According to the complaint, despite the Board's public promises to Company shareholders that it would conduct the CEO search with 'open minds' and with no predeterminations or preconditions, in reality, the Board's CEO selection process precluded serious and effective consideration of external candidates. The complaint cites, among other things:
•reports that the Board interviewed only one external candidate, delayed notifying her of any decision and did little to dissuade her from withdrawing her candidacy;
•Michael Eisner's presence or expected presence at interviews of external candidates; and
•the Board's failure to investigate Iger's role in the Fox Family Channel acquisition, the presentation of overly optimistic projects about Fox Family to the Board and the related withholding from the Board of the CFO's plan to save the Company $400 million by writing down the value of those Fox Family assets.

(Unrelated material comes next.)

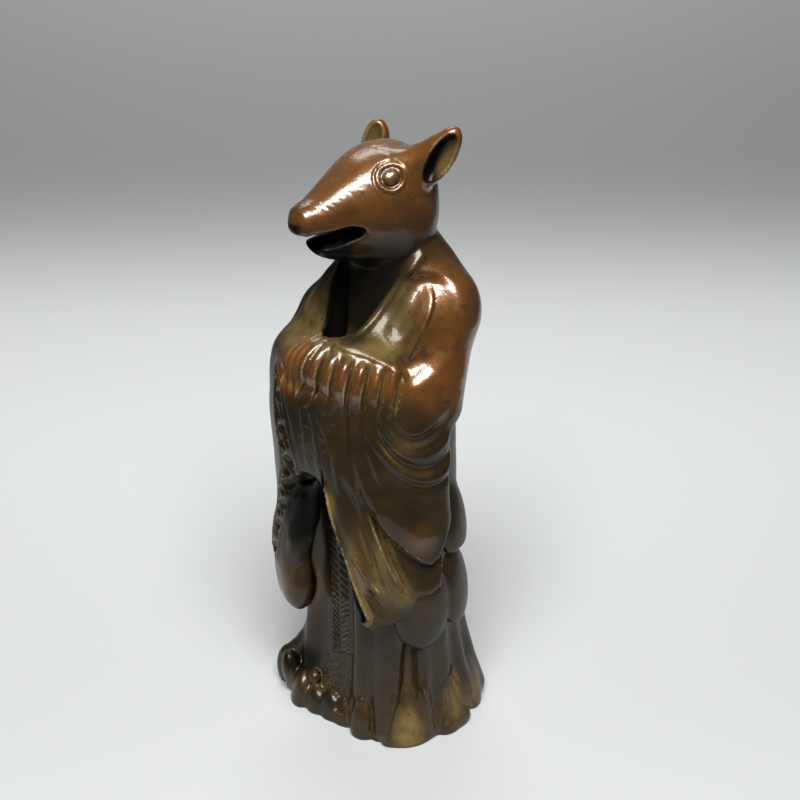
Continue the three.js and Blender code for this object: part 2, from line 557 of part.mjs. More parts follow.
// The surface of the figure, walked cell by cell. Corner order and table are those of marching cubes.
function surface(field, low, high, cell) {
  const n = [0, 1, 2].map((k) => Math.ceil((high[k] - low[k]) / cell));
  const [nx, ny, nz] = n.map((v) => v + 1);
  const value = new Float32Array(nx * ny * nz).fill(NaN);
  const index = (i, j, k) => i + nx * (j + ny * k);
  const read = (i, j, k) => {
    const q = index(i, j, k);
    let f = value[q];
    if (Number.isNaN(f)) {
      f = field(low[0] + i * cell, low[1] + j * cell, low[2] + k * cell);
      if (Math.abs(f) < 1e-4) f = 1e-4;
      value[q] = f;
    }
    return f;
  };
  // blocks whose middle is too far from the surface are passed over
  const block = 4;
  const reach = block * cell * 1.4 + 0.5;
  const positions = [];
  const faces = [];
  const made = new Map();
  const corner = [[0, 0, 0], [1, 0, 0], [1, 1, 0], [0, 1, 0], [0, 0, 1], [1, 0, 1], [1, 1, 1], [0, 1, 1]];
  const edge = [
    [0, 1], [1, 2], [2, 3], [3, 0], [4, 5], [5, 6], [6, 7], [7, 4], [0, 4], [1, 5], [2, 6], [3, 7]];
  for (let bk = 0; bk < n[2]; bk += block)
    for (let bj = 0; bj < n[1]; bj += block)
      for (let bi = 0; bi < n[0]; bi += block) {
        const mid = [bi, bj, bk].map((b, m) => low[m] + (b + block / 2) * cell);
        if (Math.abs(field(...mid)) > reach) continue;
        for (let k = bk; k < Math.min(bk + block, n[2]); k++)
          for (let j = bj; j < Math.min(bj + block, n[1]); j++)
            for (let i = bi; i < Math.min(bi + block, n[0]); i++) {
              const f = corner.map(([a, b, c]) => read(i + a, j + b, k + c));
              let code = 0;
              for (let m = 0; m < 8; m++) if (f[m] < 0) code |= 1 << m;
              if (code === 0 || code === 255) continue;
              for (let m = code * 16; triTable[m] !== -1; m += 3) {
                const tri = [];
                for (let e = 0; e < 3; e++) {
                  const [p, q] = edge[triTable[m + e]];
                  const [cp, cq] = [corner[p], corner[q]];
                  const ip = index(i + cp[0], j + cp[1], k + cp[2]);
                  const iq = index(i + cq[0], j + cq[1], k + cq[2]);
                  const along = [1, nx, nx * ny].indexOf(Math.abs(ip - iq));
                  const key = Math.min(ip, iq) * 3 + along;
                  let id = made.get(key);
                  if (id === undefined) {
                    const t = Math.min(Math.max(f[p] / (f[p] - f[q]), 0.02), 0.98);
                    id = positions.length / 3;
                    positions.push(
                      low[0] + (i + lerp(cp[0], cq[0], t)) * cell,
                      low[1] + (j + lerp(cp[1], cq[1], t)) * cell,
                      low[2] + (k + lerp(cp[2], cq[2], t)) * cell);
                    made.set(key, id);
                  }
                  tri.push(id);
                }
                faces.push(tri[0], tri[2], tri[1]);
              }
            }
      }
  return { positions: Float64Array.from(positions), faces: Uint32Array.from(faces) };
}

// Edge collapses, cheapest first, until few enough faces are left. Each collapse keeps the mesh closed:
// its ends share just two neighbours, and no face turns over.
function thin(mesh, target) {
  const xyz = Array.from(mesh.positions);
  const tri = Array.from(mesh.faces);
  const total = xyz.length / 3;
  const quadric = new Float64Array(total * 10);
  const around = Array.from({ length: total }, () => new Set());
  const alive = new Uint8Array(tri.length / 3).fill(1);
  const point = (v) => [xyz[v * 3], xyz[v * 3 + 1], xyz[v * 3 + 2]];
  const cross = (a, b, c) => {
    const [ux, uy, uz] = [b[0] - a[0], b[1] - a[1], b[2] - a[2]];
    const [vx, vy, vz] = [c[0] - a[0], c[1] - a[1], c[2] - a[2]];
    return [uy * vz - uz * vy, uz * vx - ux * vz, ux * vy - uy * vx];
  };
  for (let f = 0; f < alive.length; f++) {
    const [a, b, c] = [tri[f * 3], tri[f * 3 + 1], tri[f * 3 + 2]];
    const n = cross(point(a), point(b), point(c));
    const size = Math.hypot(...n) || 1e-12;
    const [nx, ny, nz] = n.map((v) => v / size);
    const d = -(nx * xyz[a * 3] + ny * xyz[a * 3 + 1] + nz * xyz[a * 3 + 2]);
    const q = [nx * nx, nx * ny, nx * nz, nx * d, ny * ny, ny * nz, ny * d, nz * nz, nz * d, d * d];
    for (const v of [a, b, c]) {
      for (let k = 0; k < 10; k++) quadric[v * 10 + k] += q[k] * size;
      around[v].add(f);
    }
  }
  const error = (q, p) => {
    const [x, y, z] = p;
    return q[0] * x * x + 2 * q[1] * x * y + 2 * q[2] * x * z + 2 * q[3] * x + q[4] * y * y
      + 2 * q[5] * y * z + 2 * q[6] * y + q[7] * z * z + 2 * q[8] * z + q[9];
  };
  const sum = new Float64Array(10);
  const best = (u, v) => {
    for (let k = 0; k < 10; k++) sum[k] = quadric[u * 10 + k] + quadric[v * 10 + k];
    const [a, b, c, d, e, f] = [sum[0], sum[1], sum[2], sum[4], sum[5], sum[7]];
    const det = a * (d * f - e * e) - b * (b * f - e * c) + c * (b * e - d * c);
    const [pu, pv] = [point(u), point(v)];
    const reach = Math.hypot(pu[0] - pv[0], pu[1] - pv[1], pu[2] - pv[2]);
    const mid = [0, 1, 2].map((k) => (pu[k] + pv[k]) / 2);
    let choice = mid;
    let cost = error(sum, mid);
    for (const p of [pu, pv]) {
      const value = error(sum, p);
      if (value < cost) [choice, cost] = [p, value];
    }
    if (Math.abs(det) > 1e-4 * (a + d + f) ** 3) {
      const [x, y, z] = [-sum[3], -sum[6], -sum[8]];
      const p = [
        (x * (d * f - e * e) + b * (e * z - y * f) + c * (y * e - d * z)) / det,
        (a * (y * f - e * z) + x * (e * c - b * f) + c * (b * z - y * c)) / det,
        (a * (d * z - y * e) + b * (y * c - b * z) + x * (b * e - d * c)) / det];
      const off = Math.hypot(p[0] - mid[0], p[1] - mid[1], p[2] - mid[2]);
      if (off < reach) [choice, cost] = [p, error(sum, p)];
    }
    return [Math.max(cost, 0) + 1e-7 * reach * reach, choice];
  };
  const stamp = new Uint32Array(total);
  const heap = [];
  const push = (item) => {
    let i = heap.push(item) - 1;
    while (i > 0) {
      const up = (i - 1) >> 1;
      if (heap[up][0] <= heap[i][0]) break;
      [heap[up], heap[i]] = [heap[i], heap[up]];
      i = up;
    }
  };
  const pop = () => {
    const top = heap[0];
    const last = heap.pop();
    if (heap.length) {
      heap[0] = last;
      let i = 0;
      for (;;) {
        let low = i;
        const [l, r] = [2 * i + 1, 2 * i + 2];
        if (l < heap.length && heap[l][0] < heap[low][0]) low = l;
        if (r < heap.length && heap[r][0] < heap[low][0]) low = r;
        if (low === i) break;
        [heap[low], heap[i]] = [heap[i], heap[low]];
        i = low;
      }
    }
    return top;
  };
  const neighbours = (v) => {
    const set = new Set();
    for (const f of around[v]) {
      for (let k = 0; k < 3; k++) if (tri[f * 3 + k] !== v) set.add(tri[f * 3 + k]);
    }
    return set;
  };
  const offer = (u, v) => {
    const [cost, p] = best(u, v);
    push([cost, u, v, stamp[u], stamp[v], p]);
  };
  for (let v = 0; v < total; v++) for (const w of neighbours(v)) if (v < w) offer(v, w);
  let left = alive.length;
  while (left > target && heap.length) {
    const [, u, v, su, sv, p] = pop();
    if (stamp[u] !== su || stamp[v] !== sv) continue;
    const [nu, nv] = [neighbours(u), neighbours(v)];
    const shared = [...nu].filter((w) => nv.has(w));
    if (shared.length !== 2) continue;
    const gone = [...around[u]].filter((f) => around[v].has(f));
    if (gone.length !== 2) continue;
    let turns = false;
    for (const [end, set] of [[u, around[u]], [v, around[v]]]) {
      for (const f of set) {
        if (gone.includes(f)) continue;
        const before = [0, 1, 2].map((k) => point(tri[f * 3 + k]));
        const after = [0, 1, 2].map((k) => (tri[f * 3 + k] === end ? p : before[k]));
        const n0 = cross(...before);
        const n1 = cross(...after);
        const [l0, l1] = [Math.hypot(...n0), Math.hypot(...n1)];
        const facing = n0[0] * n1[0] + n0[1] * n1[1] + n0[2] * n1[2];
        if (l1 < 1e-5 || facing < 0.25 * l0 * l1) turns = true;
      }
    }
    if (turns) continue;
    for (const f of gone) {
      alive[f] = 0;
      for (let k = 0; k < 3; k++) around[tri[f * 3 + k]].delete(f);
    }
    for (const f of around[v]) {
      for (let k = 0; k < 3; k++) if (tri[f * 3 + k] === v) tri[f * 3 + k] = u;
      around[u].add(f);
    }
    around[v].clear();
    for (let k = 0; k < 10; k++) quadric[u * 10 + k] += quadric[v * 10 + k];
    for (let k = 0; k < 3; k++) xyz[u * 3 + k] = p[k];
    stamp[u]++;
    stamp[v]++;
    left -= 2;
    for (const w of neighbours(u)) offer(u, w);
  }

  const renumber = new Map();
  const positions = [];
  const faces = [];
  for (let f = 0; f < alive.length; f++) {
    if (!alive[f]) continue;
    for (let k = 0; k < 3; k++) {
      const v = tri[f * 3 + k];
      if (!renumber.has(v)) {
        renumber.set(v, positions.length / 3);
        positions.push(...point(v));
      }
      faces.push(renumber.get(v));
    }
  }
  return { positions, faces };
}

const wasm = await Module();
wasm.setup();
const solid = (positions, faces) => new wasm.Manifold(new wasm.Mesh({
  numProp: 3,
  vertProperties: Float32Array.from(positions),
  triVerts: Uint32Array.from(faces),
}));
function boxSolid(size, centre) {
  const box = new THREE.BoxGeometry(...size).translate(...centre);
  box.deleteAttribute('normal');
  box.deleteAttribute('uv');
  const merged = mergeVertices(box);
  return solid(merged.attributes.position.array, merged.index.array);
}

// The form is walked a little past its reach on every side, then cut flat where it stands.
const LOW = [-22, -18, -5];
const HIGH = [22, 20, 104];
const walked = surface(figure, LOW, HIGH, CELL);
const ground = boxSolid([60, 60, 20], [0, 0, -10]);
const cut = solid(walked.positions, walked.faces).subtract(ground).getMesh();
const mesh = thin({ positions: cut.vertProperties, faces: cut.triVerts }, FACES);

const geometry = new THREE.BufferGeometry();
geometry.setAttribute('position', new THREE.Float32BufferAttribute(mesh.positions, 3));
geometry.setIndex(mesh.faces);
geometry.computeBoundingBox();
// the origin is under the middle of the outline, and the higher ear's tip is at the full height
const middle = geometry.boundingBox.getCenter(new THREE.Vector3());
const scale = HEIGHT / geometry.boundingBox.max.z;
geometry.translate(-middle.x, -middle.y, 0);
geometry.scale(scale, scale, scale);
const bronze = new THREE.MeshStandardMaterial({ color: 0x6f5238, roughness: 0.38, metalness: 0.85 });
const piece = new THREE.Mesh(geometry, bronze);
piece.name = 'figure';
const group = new THREE.Group();
group.add(piece);
export default group;
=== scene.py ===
"""Looks of a small cast bronze figure: its fine surface and carving, patina, ground, light and camera."""

import math

import bpy
import numpy as np
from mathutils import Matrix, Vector


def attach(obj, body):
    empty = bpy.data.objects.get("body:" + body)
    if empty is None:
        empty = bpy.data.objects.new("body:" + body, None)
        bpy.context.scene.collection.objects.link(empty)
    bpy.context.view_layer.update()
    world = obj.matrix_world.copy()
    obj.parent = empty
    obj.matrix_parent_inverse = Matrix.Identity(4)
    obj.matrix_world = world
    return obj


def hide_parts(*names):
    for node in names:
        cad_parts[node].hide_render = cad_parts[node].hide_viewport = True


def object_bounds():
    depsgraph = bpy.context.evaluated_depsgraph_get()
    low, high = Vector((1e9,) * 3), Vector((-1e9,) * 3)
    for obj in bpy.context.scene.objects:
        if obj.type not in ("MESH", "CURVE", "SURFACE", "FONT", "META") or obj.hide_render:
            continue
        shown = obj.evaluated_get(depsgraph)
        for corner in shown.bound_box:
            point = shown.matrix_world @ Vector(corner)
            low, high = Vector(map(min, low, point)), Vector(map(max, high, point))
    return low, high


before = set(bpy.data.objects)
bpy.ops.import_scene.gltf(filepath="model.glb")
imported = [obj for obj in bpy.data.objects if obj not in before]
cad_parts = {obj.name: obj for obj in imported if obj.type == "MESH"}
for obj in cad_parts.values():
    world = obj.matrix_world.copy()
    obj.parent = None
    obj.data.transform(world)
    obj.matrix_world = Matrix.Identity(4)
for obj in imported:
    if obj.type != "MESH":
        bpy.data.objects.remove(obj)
cad_low, cad_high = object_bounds()

# The form is in hundredths of the figure's height: its left is +X, its front is -Y, the ground is z = 0
FLOAT = np.float32
# where the body's axis stands, the fine surface's step, and the faces that are kept of it
AXIS_Y = 1.5
CELL = 0.30
FACES = 196000


# Blends
def smin(a, b, k):
    h = np.maximum(k - np.abs(a - b), 0) / k
    return np.minimum(a, b) - h * h * k * 0.25


def smax(a, b, k):
    return -smin(-a, -b, k)


def clamp01(t):
    return np.clip(t, 0, 1)


def ease(t):
    return t * t * (3 - 2 * t)


def lerp(a, b, t):
    return a + (b - a) * t


def band(value, low, high, soft):
    """1 between low and high, 0 outside, with soft ends"""
    return ease(clamp01((value - low) / soft + 0.5)) * ease(clamp01((high - value) / soft + 0.5))


def bump(value, middle, half):
    """A round ridge, 1 at the middle and 0 beyond half"""
    return np.maximum(0, 1 - ((value - middle) / half) ** 2) ** 2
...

Messrs. Disney and Gold's complaint states that shareholders were misled by the Board's public promises of open mindedness, saying that had "Disney and Gold known that the Company and a majority of the Board did not intend to stand by their public statements about engaging in a bona fide CEO selection process, [they] would have run an alternate slate of directors at the 2005 annual stockholders meeting."
Also revealed in the complaint is the Company's recent rejection of Messrs. Disney's and Gold's request under Delaware law for books and records documenting the Board's search for Eisner's successor. Messrs. Disney and Gold's complaint cites the Company's refusal to permit any scrutiny of the Board's decision to appoint Iger as CEO as further evidence that shareholders were misled by the Board's statements about a bona fide process.